In the auto sector many players -- Honda, VW, GM, Chrysler and others – are getting increasingly aggressive in appropriately defending their turf. Honda’s policy statement shown above makes it clear to consumers why and how non-genuine parts can decrement the performance of the systems that the OEs spend years and millions of dollars developing. VW clearly excludes from their warranty damage to other parts of their vehicles that are caused by use of several classes of non-new/non-genuine parts to repair their vehicles. GM has some excellent consumer information relating to the real differences between genuine and non-genuine parts (e.g. number of welds used in genuine versus aftermarket hoods). Chrysler has printable PDFs for consumers defining terms like “OEM Parts”, “Aftermarket Parts” and “Salvage Parts”, and includes a form letter that the car owner can sign to request that their insurance adjuster/repair facility use genuine parts in repairing their vehicle. These – and there are other examples – are appropriate efforts to be sure the consumer really understands the tradeoffs of quality versus cost for parts.

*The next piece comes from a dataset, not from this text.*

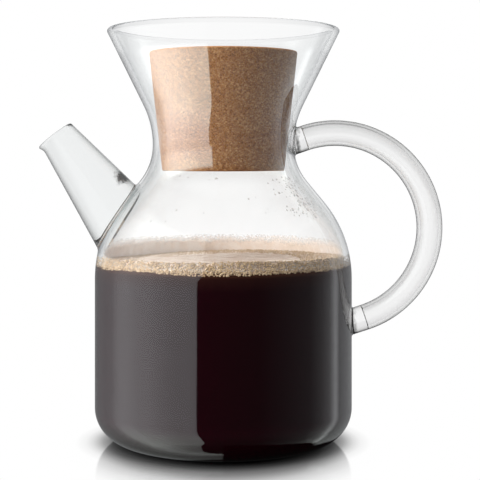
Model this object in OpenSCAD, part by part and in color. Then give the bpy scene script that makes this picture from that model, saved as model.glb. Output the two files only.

We need to do more of this. Lord knows the aftermarket isn’t shy about making their case. They bombard consumers with marketing efforts to show their parts are “just as good” – and in extreme cases claiming aftermarket parts “might even be better since it has been modified/improved” relative to what the OE developed.

So what exactly is it that these efforts are trying to combat? Here’s a plausible situation. Car or truck has a horrific crash at 70 mph, airbags go off, engine busts out of mounts, people killed. The crumpled hulk then sits in a junk car lot for a bunch of days. A company like LKQ/Keystone buys the hulk and strips out the parts that aren’t really banged up – after all, they look OK to some guy with a wrench and dirty pants. What used to be “junk car parts” are now “rebranded” as “alternative parts” or “recycled parts” or “new parts sourced from alternatives to the OEMs” Wow! No wonder our customers are confused!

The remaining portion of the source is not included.